Iran (IMNA) - The oldest Iranian naval document that has been discovered in historic zone of Choghamish, Dezful dating back to nearly 2,000 years, indicates the image of a ship with its crew; it portrays a victorious Iranian commander returning from war, sitting in front of slaves kneeling. A bull with a crescent-shaped flag is also etched on the stamp.

For more than half a century, efforts of local people and authorities in Kong and Goran districts in Hormozgan province have been focused to revive the maritime industry.

The only thing locals could do was to drive such rehabilitation processes toward tourism activities; building wooden launches (Lenj) and installing sails on them were among the primary actions that helps them encourage investors to support sustainable tourism development in this area. 

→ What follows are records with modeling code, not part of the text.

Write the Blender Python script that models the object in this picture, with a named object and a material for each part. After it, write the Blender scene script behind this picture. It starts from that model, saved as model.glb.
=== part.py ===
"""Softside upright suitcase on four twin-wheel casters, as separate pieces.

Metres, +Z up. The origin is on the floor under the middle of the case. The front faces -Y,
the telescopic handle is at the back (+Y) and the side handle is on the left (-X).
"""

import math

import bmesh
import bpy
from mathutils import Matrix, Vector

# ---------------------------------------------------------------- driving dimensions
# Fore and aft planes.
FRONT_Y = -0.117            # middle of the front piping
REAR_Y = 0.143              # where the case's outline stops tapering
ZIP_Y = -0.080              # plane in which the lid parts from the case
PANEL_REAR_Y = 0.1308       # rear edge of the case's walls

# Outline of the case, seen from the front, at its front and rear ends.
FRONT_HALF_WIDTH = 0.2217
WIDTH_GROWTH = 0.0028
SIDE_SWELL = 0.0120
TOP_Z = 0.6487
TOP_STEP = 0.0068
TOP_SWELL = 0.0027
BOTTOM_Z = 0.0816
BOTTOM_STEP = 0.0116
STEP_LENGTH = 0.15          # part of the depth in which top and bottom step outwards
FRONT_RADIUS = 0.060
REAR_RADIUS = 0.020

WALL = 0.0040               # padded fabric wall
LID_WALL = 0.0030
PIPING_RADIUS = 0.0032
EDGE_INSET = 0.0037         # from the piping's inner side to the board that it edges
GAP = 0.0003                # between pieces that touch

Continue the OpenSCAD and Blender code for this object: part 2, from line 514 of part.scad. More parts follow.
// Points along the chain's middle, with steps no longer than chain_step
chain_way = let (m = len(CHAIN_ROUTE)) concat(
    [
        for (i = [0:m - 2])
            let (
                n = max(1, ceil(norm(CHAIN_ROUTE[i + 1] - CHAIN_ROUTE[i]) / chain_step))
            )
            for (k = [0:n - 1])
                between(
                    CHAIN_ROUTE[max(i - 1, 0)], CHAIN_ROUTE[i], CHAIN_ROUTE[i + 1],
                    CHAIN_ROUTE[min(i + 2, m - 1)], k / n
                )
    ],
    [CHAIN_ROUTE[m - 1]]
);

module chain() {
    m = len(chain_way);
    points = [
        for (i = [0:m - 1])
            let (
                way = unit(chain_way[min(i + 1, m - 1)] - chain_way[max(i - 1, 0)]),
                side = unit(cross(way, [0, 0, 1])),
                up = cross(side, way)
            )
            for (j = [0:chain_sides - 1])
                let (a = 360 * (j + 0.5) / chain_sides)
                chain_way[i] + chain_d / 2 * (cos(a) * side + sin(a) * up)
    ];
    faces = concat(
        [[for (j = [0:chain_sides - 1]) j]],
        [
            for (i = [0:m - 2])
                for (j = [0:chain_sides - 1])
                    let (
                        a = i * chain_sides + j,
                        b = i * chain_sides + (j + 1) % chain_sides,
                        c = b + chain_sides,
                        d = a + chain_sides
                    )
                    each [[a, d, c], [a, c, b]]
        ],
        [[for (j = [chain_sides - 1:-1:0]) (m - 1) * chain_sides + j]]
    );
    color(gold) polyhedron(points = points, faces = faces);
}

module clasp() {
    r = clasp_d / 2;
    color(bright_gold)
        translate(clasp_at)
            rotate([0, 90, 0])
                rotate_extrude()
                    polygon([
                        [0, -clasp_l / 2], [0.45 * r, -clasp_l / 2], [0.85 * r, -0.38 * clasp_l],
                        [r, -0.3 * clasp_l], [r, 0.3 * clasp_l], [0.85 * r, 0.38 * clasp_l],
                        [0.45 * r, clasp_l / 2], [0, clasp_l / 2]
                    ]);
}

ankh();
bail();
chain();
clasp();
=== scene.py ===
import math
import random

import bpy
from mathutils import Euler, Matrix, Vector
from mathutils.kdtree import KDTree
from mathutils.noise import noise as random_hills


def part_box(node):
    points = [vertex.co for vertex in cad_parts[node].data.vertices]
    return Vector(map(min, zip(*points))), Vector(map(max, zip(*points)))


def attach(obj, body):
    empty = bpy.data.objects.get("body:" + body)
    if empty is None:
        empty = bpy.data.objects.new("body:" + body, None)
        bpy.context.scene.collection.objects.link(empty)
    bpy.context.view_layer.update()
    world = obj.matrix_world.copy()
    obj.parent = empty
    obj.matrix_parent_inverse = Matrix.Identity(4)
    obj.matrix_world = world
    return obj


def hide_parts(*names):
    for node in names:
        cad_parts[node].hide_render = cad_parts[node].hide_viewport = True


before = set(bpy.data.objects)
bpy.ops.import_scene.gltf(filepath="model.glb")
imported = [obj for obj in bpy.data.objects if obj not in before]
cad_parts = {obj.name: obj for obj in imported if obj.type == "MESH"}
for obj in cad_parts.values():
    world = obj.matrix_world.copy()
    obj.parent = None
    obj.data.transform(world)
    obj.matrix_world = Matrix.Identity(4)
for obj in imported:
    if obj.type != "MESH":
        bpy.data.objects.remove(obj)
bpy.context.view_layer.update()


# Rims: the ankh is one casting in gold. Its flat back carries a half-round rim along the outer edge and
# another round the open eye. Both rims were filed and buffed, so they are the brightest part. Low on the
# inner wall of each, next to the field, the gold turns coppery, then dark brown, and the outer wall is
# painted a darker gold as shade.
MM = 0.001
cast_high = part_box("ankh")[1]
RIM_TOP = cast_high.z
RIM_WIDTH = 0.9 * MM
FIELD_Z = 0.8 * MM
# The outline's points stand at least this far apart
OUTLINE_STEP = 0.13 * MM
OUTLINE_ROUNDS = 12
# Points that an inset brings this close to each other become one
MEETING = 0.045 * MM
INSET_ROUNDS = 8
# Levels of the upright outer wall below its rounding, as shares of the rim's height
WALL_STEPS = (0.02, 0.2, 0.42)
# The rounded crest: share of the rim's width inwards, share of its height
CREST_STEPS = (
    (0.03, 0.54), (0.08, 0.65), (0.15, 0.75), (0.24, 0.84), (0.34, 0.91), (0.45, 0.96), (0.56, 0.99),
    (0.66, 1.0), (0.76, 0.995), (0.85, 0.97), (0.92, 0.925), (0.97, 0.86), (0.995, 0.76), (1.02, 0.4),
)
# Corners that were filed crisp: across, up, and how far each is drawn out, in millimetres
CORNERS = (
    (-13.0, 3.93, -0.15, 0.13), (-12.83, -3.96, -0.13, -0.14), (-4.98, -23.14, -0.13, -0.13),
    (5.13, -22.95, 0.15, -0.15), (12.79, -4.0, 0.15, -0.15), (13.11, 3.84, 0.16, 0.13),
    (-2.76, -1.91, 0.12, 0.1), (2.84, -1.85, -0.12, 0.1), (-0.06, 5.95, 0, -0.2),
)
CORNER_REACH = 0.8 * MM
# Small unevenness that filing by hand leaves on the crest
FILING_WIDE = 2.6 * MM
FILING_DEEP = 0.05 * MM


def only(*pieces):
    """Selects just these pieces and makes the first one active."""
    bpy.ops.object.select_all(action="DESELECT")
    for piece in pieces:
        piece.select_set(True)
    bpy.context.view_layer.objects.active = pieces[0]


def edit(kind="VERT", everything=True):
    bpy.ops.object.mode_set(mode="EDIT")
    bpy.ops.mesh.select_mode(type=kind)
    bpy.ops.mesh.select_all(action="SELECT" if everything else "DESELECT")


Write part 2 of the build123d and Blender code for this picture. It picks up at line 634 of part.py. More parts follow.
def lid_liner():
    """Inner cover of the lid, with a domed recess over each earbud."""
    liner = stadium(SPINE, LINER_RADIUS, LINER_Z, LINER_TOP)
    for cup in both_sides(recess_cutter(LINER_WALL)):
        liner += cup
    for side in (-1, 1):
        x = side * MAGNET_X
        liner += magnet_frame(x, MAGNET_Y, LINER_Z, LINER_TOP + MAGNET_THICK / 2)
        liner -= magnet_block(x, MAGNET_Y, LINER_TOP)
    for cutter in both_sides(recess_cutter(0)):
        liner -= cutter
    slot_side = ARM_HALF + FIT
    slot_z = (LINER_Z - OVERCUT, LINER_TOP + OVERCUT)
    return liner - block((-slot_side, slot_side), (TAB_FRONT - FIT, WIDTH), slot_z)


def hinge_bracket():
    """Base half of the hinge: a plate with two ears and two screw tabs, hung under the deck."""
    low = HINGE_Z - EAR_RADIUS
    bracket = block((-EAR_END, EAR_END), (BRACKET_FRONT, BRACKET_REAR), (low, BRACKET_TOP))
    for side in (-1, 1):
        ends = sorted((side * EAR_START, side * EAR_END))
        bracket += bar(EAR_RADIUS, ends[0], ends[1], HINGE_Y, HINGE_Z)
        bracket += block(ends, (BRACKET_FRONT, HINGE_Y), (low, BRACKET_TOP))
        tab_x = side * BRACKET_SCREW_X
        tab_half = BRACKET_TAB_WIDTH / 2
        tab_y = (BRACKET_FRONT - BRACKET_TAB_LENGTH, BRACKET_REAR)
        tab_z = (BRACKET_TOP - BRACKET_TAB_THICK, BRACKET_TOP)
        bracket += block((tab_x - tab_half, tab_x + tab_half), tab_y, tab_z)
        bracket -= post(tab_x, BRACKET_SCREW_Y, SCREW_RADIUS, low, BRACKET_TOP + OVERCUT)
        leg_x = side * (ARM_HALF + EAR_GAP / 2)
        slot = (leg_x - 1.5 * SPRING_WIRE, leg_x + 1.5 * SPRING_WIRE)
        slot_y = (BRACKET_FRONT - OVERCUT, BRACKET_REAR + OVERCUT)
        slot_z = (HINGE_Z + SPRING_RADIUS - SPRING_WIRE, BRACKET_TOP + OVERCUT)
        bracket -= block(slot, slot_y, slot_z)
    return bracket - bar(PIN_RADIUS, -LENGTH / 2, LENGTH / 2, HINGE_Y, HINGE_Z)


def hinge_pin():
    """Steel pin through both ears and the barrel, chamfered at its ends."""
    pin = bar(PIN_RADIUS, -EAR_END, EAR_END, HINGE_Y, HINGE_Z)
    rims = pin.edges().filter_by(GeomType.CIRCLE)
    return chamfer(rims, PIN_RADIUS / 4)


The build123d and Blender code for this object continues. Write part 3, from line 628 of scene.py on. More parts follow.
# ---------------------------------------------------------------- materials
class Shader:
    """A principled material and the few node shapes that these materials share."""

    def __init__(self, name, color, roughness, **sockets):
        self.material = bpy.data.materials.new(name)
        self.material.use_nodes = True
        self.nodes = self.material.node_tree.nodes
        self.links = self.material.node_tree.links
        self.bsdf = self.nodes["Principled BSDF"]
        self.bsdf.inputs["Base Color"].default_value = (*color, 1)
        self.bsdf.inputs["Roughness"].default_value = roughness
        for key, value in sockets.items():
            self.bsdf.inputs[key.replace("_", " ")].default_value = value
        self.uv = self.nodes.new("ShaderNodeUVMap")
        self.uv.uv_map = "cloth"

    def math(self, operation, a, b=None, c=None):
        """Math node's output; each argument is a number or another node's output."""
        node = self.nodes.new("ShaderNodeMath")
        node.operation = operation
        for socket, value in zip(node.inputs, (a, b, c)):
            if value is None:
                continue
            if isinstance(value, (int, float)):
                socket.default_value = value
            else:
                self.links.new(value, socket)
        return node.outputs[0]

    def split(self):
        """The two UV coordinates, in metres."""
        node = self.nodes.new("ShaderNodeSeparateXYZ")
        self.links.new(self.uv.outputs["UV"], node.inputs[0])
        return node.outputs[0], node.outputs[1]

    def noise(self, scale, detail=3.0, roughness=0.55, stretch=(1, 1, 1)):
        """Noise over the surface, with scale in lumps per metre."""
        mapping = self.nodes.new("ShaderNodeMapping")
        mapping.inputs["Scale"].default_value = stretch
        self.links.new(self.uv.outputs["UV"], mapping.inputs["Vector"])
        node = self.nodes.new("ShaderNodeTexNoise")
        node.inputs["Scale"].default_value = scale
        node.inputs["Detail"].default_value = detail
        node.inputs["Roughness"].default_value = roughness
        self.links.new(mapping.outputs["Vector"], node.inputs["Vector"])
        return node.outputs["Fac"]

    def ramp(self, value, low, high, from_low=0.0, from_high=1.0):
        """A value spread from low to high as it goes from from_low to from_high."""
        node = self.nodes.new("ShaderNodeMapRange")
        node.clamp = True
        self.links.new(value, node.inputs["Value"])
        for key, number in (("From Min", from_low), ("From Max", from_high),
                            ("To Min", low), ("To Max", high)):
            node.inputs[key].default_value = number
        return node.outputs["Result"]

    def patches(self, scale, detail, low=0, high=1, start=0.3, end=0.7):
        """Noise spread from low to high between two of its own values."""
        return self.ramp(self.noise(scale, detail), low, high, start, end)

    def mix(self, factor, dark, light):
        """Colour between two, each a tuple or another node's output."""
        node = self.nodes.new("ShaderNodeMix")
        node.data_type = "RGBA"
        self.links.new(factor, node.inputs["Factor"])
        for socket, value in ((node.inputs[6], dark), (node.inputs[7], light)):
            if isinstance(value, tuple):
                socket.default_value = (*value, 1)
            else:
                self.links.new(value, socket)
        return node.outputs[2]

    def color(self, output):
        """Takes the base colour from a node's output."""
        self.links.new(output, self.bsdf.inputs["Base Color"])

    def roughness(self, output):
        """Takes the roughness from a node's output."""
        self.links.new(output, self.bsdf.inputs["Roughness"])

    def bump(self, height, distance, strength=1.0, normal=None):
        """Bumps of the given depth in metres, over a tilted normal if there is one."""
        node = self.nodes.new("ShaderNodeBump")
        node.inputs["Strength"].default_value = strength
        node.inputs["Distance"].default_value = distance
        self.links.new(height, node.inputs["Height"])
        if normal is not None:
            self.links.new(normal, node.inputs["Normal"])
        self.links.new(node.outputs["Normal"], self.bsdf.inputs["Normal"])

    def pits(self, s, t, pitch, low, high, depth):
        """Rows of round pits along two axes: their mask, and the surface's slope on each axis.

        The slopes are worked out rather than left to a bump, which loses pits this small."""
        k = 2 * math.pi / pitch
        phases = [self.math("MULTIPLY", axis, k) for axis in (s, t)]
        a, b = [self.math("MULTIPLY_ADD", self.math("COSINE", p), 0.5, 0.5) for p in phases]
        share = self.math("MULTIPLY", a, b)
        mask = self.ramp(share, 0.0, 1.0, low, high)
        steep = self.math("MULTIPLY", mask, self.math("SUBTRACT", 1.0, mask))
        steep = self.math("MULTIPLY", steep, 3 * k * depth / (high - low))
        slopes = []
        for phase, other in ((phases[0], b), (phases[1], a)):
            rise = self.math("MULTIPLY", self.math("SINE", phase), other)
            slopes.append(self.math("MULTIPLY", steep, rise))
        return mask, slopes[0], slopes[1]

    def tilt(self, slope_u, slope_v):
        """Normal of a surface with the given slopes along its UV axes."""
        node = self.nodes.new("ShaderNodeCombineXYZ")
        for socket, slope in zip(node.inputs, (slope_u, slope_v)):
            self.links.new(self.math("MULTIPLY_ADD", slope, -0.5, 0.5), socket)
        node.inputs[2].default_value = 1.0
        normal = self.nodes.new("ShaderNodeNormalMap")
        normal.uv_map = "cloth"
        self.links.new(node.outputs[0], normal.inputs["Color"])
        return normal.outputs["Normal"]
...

Iranian Lenj vessels are traditionally hand-built and are used by inhabitants of the northern coast of the Persian Gulf for sea journeys, trading, fishing and pearl diving. The traditional knowledge surrounding Lenjes includes oral literature, performing arts and festivals, in addition to the sailing and navigation techniques and terminology and weather forecasting that are closely associated with sailing, and the skills of wooden boat-building itself.

The navigational knowledge used to sail Lenjes was traditionally passed on from father to son. Iranian navigators could locate the ship according to the positions of the sun, moon and stars; they used special formulae to calculate latitudes and longitudes, as well as water depth. Each wind was given a name, which along with the colour of water or the height of waves was used to help forecast the weather. Specific music and rhythms also constituted inseparable parts of sailing in the Persian Gulf, with sailors singing particular songs while working.

Nowadays, the community of practitioners is small and mainly comprises older people. Wooden Lenjes are being replaced by cheaper fibreglass substitutes, and wooden Lenj construction workshops are being transformed into repair shops for older Lenjes. The philosophy, ritualistic background, culture and traditional knowledge of sailing in the Persian Gulf are gradually fading, although some of the associated ceremonies continue to be practised in a few places.